[Rows from a dataset]
>>>

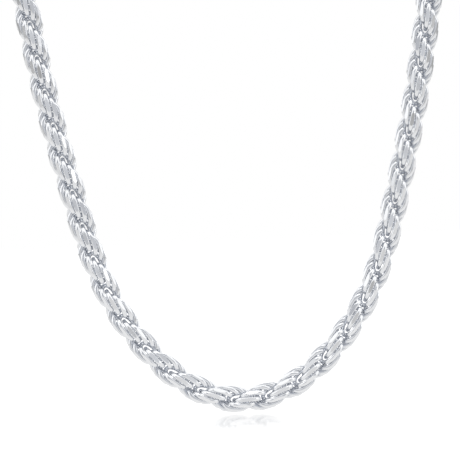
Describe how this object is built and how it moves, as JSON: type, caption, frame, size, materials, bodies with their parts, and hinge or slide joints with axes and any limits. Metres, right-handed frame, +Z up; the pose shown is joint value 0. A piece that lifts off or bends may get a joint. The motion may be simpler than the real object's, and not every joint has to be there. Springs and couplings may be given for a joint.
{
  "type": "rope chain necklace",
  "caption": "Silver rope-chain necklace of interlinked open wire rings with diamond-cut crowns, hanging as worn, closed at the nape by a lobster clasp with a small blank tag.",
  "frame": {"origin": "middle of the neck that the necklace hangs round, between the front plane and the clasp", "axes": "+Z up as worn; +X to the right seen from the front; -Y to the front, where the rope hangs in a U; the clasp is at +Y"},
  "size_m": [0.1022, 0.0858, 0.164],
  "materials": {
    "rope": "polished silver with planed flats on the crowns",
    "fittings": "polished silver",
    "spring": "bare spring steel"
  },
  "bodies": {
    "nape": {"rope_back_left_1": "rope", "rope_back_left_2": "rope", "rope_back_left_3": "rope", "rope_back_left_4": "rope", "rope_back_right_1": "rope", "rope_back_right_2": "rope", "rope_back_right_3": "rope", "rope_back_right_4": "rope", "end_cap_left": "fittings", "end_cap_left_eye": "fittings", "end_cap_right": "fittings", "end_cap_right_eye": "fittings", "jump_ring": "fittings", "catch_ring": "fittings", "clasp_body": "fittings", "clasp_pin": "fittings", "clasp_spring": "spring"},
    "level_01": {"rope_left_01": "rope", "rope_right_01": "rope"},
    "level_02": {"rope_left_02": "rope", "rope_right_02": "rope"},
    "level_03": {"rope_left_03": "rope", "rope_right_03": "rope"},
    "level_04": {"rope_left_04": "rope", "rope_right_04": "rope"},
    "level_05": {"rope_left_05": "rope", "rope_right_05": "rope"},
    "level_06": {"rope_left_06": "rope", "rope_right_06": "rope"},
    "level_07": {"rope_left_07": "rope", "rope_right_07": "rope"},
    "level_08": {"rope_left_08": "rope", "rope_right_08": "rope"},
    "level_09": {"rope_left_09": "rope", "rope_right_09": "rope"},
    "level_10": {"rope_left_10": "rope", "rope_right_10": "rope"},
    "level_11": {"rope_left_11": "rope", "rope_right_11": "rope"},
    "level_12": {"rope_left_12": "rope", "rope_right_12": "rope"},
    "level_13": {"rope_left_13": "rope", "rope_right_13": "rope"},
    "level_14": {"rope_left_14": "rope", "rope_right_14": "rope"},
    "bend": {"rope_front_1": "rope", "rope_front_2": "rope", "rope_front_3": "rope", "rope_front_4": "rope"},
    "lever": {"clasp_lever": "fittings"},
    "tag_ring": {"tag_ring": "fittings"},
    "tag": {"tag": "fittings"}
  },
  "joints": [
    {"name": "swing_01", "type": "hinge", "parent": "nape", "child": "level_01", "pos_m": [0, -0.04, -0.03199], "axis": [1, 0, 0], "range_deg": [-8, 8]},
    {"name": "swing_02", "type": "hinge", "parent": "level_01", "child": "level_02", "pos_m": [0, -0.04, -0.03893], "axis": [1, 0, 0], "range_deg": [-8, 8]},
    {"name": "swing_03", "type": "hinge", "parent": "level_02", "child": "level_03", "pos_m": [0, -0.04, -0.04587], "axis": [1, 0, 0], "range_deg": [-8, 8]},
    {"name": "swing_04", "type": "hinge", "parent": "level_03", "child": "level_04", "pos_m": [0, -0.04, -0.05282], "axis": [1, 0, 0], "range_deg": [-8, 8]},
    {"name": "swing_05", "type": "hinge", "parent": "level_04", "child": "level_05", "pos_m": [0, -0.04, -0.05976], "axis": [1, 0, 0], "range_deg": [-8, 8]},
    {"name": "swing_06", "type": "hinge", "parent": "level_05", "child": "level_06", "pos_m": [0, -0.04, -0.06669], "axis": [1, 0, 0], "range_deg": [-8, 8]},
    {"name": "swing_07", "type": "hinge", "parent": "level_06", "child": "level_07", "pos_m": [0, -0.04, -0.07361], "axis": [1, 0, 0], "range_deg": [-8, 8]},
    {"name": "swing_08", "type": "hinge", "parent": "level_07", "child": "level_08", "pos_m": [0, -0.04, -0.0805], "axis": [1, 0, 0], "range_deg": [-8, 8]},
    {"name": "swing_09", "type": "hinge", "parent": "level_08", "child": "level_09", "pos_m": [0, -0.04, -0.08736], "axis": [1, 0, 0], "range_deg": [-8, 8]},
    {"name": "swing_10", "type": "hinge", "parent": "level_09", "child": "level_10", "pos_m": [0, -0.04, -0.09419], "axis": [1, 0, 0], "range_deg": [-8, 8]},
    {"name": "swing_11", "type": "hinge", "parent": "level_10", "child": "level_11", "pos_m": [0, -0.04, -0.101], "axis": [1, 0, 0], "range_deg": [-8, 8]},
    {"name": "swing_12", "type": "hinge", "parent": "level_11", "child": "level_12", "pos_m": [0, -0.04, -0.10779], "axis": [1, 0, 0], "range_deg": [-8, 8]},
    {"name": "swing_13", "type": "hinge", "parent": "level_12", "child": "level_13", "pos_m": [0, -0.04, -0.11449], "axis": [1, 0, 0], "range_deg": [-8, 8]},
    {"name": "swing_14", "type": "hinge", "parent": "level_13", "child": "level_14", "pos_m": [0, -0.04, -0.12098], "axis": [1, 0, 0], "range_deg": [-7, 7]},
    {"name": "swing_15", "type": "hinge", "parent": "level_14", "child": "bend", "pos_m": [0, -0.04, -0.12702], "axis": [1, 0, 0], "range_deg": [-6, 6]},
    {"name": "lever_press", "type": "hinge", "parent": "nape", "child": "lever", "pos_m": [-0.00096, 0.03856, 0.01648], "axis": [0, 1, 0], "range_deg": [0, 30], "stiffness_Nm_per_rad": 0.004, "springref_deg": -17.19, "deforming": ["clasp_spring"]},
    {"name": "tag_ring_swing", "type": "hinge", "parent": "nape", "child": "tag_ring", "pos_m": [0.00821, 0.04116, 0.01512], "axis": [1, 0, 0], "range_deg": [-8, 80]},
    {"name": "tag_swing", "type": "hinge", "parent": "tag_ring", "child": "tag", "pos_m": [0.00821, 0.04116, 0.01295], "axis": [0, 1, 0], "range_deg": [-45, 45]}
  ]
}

<<<
>>>

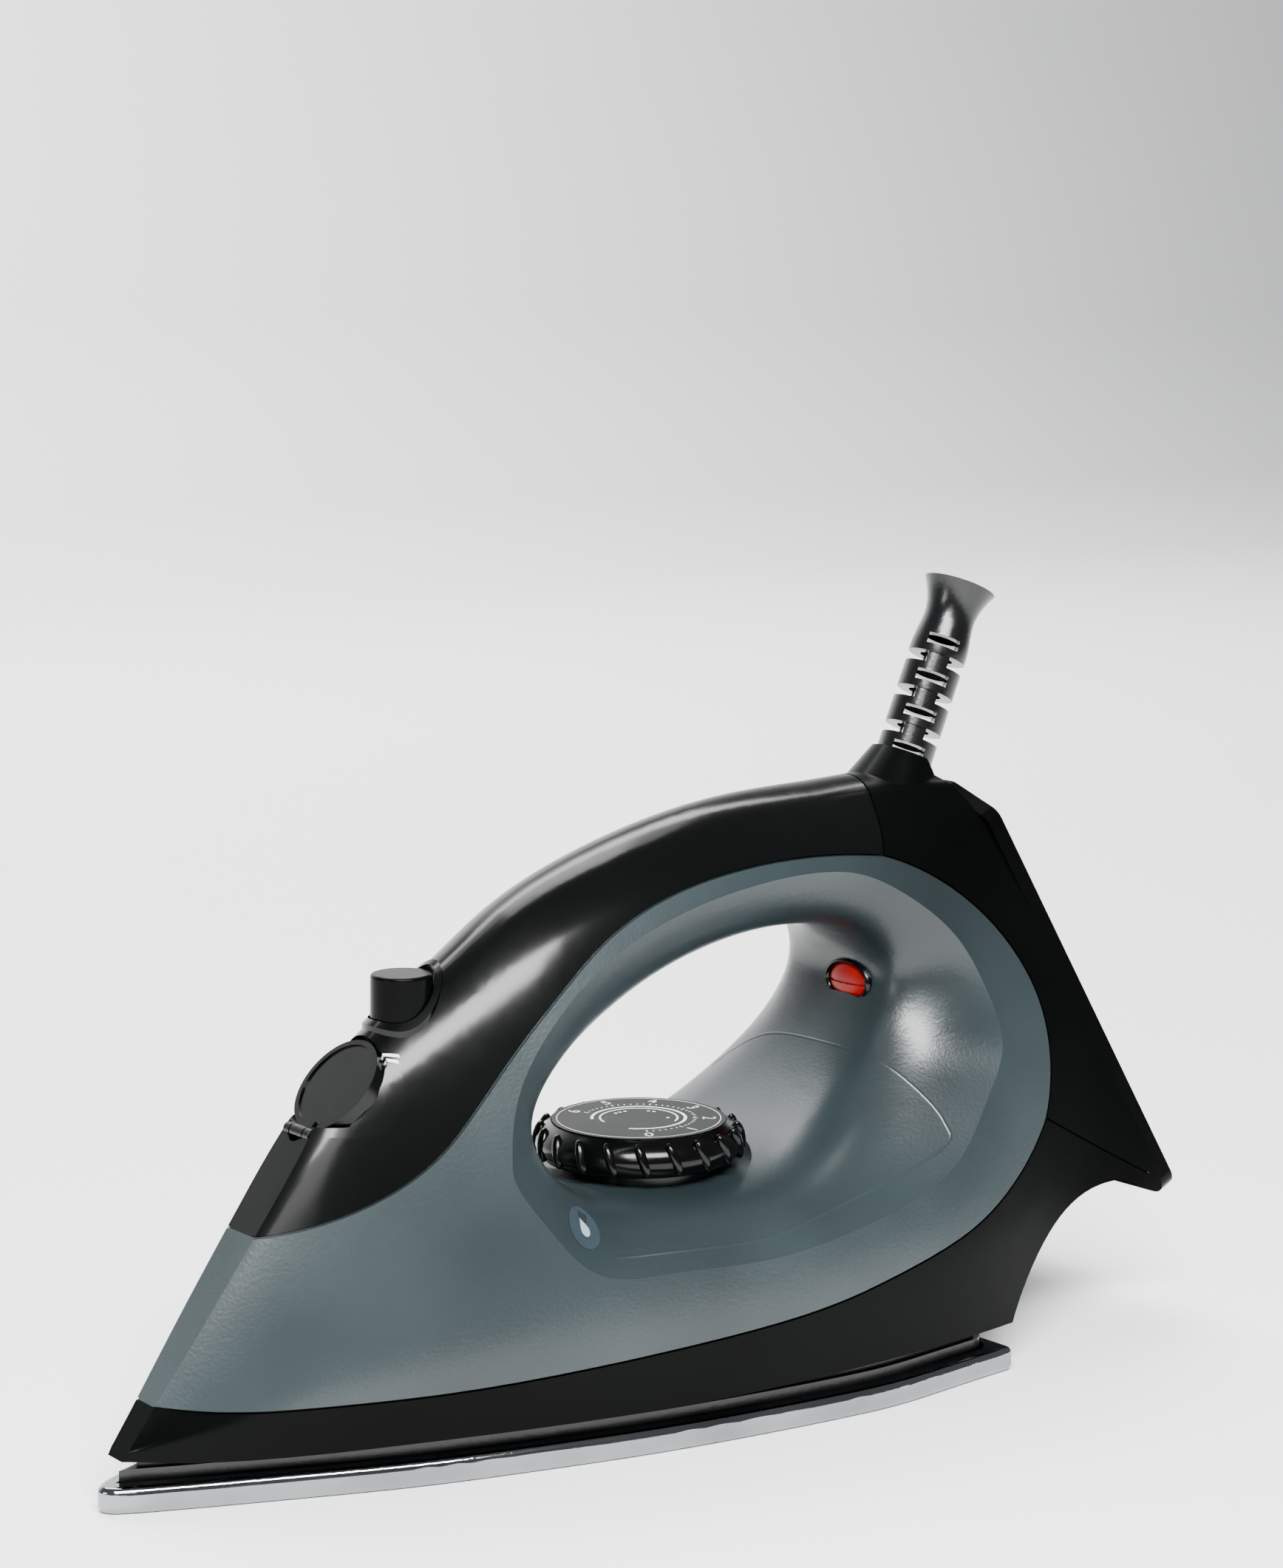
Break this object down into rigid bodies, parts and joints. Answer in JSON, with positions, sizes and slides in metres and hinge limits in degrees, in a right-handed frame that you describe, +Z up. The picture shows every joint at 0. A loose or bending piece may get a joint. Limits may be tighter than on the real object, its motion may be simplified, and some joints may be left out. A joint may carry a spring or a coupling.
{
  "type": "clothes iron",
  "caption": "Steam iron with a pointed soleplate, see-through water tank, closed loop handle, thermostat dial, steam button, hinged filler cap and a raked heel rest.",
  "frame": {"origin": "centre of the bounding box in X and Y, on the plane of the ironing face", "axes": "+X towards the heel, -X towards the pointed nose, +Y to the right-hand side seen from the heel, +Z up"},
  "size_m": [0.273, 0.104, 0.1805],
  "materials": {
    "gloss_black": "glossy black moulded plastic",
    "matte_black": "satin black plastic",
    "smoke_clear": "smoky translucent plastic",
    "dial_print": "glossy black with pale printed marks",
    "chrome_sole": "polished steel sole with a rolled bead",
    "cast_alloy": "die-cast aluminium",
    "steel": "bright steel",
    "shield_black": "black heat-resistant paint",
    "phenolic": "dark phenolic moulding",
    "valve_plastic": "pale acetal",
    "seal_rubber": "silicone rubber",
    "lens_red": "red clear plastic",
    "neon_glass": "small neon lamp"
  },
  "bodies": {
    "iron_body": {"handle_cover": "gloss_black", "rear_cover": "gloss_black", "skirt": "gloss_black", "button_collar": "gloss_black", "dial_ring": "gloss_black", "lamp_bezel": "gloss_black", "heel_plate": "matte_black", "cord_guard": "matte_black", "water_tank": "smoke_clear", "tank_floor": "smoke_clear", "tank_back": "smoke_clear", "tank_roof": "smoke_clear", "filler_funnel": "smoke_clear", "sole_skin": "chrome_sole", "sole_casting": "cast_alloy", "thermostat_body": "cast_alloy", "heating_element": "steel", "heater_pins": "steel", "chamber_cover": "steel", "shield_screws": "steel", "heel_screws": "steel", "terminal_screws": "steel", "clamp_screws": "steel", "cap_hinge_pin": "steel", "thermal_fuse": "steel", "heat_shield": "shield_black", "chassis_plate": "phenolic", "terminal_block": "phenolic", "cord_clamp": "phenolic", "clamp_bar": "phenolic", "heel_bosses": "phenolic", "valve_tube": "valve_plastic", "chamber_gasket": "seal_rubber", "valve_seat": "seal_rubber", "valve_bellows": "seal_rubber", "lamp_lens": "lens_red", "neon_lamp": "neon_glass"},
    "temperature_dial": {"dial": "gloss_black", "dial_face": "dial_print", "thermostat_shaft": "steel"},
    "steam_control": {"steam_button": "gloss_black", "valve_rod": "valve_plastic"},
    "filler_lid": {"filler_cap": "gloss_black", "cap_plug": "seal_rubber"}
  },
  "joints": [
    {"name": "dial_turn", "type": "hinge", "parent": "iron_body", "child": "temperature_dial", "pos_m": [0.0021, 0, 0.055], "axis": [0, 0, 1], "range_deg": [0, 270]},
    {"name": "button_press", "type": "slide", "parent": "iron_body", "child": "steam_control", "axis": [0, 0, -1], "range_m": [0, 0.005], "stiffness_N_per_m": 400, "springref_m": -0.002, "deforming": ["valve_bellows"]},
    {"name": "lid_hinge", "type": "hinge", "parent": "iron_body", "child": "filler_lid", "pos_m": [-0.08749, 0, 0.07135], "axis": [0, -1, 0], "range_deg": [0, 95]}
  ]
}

<<<
>>>

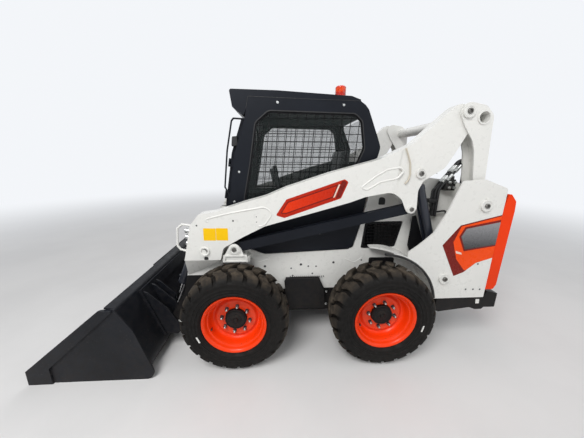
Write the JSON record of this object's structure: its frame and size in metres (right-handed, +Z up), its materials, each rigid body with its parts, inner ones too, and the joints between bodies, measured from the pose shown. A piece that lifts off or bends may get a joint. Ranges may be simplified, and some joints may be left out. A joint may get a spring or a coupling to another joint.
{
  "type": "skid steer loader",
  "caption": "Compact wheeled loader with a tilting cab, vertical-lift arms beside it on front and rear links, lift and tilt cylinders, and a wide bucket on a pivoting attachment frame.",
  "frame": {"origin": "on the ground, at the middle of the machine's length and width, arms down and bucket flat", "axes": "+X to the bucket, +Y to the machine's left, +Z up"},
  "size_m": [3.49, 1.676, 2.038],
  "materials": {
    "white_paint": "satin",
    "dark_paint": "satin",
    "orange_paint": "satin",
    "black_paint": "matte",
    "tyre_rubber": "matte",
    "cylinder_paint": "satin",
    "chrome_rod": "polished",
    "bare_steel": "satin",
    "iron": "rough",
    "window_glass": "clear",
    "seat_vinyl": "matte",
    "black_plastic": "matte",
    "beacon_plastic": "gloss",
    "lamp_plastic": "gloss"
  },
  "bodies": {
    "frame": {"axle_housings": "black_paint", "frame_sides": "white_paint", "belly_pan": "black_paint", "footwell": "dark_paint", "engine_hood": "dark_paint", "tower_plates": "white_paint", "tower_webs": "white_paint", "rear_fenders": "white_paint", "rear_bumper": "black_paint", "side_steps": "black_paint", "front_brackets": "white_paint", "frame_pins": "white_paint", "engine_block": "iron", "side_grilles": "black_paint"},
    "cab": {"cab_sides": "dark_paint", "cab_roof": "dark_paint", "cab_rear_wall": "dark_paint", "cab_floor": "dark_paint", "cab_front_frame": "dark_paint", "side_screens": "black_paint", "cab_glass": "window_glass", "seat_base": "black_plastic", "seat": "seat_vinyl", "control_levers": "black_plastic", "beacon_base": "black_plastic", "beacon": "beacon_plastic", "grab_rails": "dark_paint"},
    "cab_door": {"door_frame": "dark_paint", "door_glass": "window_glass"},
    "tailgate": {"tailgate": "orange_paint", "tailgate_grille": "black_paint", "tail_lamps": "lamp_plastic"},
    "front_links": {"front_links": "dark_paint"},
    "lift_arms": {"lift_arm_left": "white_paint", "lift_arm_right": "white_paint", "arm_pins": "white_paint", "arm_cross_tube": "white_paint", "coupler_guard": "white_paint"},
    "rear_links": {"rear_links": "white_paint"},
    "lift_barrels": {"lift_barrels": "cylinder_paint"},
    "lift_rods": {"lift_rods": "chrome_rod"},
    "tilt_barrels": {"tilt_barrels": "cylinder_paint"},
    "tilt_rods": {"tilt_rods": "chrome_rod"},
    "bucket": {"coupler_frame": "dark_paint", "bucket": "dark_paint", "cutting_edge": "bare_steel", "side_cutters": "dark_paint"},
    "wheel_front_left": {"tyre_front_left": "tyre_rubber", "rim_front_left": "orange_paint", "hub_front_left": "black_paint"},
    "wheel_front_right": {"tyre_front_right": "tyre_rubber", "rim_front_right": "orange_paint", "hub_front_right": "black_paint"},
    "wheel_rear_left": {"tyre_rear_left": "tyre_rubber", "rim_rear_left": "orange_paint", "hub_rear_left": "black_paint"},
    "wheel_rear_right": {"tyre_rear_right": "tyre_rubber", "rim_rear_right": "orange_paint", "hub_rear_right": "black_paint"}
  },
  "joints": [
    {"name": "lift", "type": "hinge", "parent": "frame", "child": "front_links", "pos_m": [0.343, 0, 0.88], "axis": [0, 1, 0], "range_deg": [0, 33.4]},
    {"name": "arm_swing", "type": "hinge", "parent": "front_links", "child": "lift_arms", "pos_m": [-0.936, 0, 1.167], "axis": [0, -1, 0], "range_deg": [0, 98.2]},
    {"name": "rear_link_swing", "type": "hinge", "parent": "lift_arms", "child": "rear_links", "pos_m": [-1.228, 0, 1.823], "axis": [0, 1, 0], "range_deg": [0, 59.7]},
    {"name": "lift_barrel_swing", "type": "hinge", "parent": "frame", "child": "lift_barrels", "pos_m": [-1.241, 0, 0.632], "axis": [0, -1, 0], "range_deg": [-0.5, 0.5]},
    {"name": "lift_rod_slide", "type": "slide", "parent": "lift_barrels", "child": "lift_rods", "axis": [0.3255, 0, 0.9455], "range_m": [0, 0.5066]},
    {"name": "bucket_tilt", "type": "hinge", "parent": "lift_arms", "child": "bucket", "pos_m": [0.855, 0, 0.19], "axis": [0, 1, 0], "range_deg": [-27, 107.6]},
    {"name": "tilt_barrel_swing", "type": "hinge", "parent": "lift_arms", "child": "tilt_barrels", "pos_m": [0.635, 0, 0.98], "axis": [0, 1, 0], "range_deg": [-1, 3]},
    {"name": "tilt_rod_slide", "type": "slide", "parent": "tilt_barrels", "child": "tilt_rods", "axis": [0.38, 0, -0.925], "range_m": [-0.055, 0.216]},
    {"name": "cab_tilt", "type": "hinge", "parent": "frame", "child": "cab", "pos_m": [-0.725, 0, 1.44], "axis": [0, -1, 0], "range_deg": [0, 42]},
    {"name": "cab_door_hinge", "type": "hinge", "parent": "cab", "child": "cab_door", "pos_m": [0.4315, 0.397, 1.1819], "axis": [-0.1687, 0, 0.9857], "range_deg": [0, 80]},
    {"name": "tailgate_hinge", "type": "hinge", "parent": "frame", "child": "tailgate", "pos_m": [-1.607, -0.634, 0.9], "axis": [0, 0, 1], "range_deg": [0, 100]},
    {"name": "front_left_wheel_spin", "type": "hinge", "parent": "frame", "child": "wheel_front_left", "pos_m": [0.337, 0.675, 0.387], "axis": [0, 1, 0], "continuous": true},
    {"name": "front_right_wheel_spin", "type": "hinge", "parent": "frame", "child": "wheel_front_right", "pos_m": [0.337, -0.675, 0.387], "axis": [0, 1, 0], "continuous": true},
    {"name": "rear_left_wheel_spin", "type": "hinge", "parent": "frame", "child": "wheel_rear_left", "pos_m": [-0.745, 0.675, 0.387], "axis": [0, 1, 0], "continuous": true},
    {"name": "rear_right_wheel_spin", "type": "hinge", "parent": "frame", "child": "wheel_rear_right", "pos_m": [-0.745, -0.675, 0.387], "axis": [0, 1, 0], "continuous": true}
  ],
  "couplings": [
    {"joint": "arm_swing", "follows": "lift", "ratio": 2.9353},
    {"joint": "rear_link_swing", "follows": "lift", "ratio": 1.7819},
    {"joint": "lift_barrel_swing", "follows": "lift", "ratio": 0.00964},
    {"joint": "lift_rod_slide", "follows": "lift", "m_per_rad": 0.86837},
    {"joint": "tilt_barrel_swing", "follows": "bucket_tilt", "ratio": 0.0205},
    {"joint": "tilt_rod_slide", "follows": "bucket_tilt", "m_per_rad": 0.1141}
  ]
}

<<<

> **Directions**: Return all lines of the material above in which the word "pose" occurs.

> **The output**:
Describe how this object is built and how it moves, as JSON: type, caption, frame, size, materials, bodies with their parts, and hinge or slide joints with axes and any limits. Metres, right-handed frame, +Z up; the pose shown is joint value 0. A piece that lifts off or bends may get a joint. The motion may be simpler than the real object's, and not every joint has to be there. Springs and couplings may be given for a joint.
Write the JSON record of this object's structure: its frame and size in metres (right-handed, +Z up), its materials, each rigid body with its parts, inner ones too, and the joints between bodies, measured from the pose shown. A piece that lifts off or bends may get a joint. Ranges may be simplified, and some joints may be left out. A joint may get a spring or a coupling to another joint.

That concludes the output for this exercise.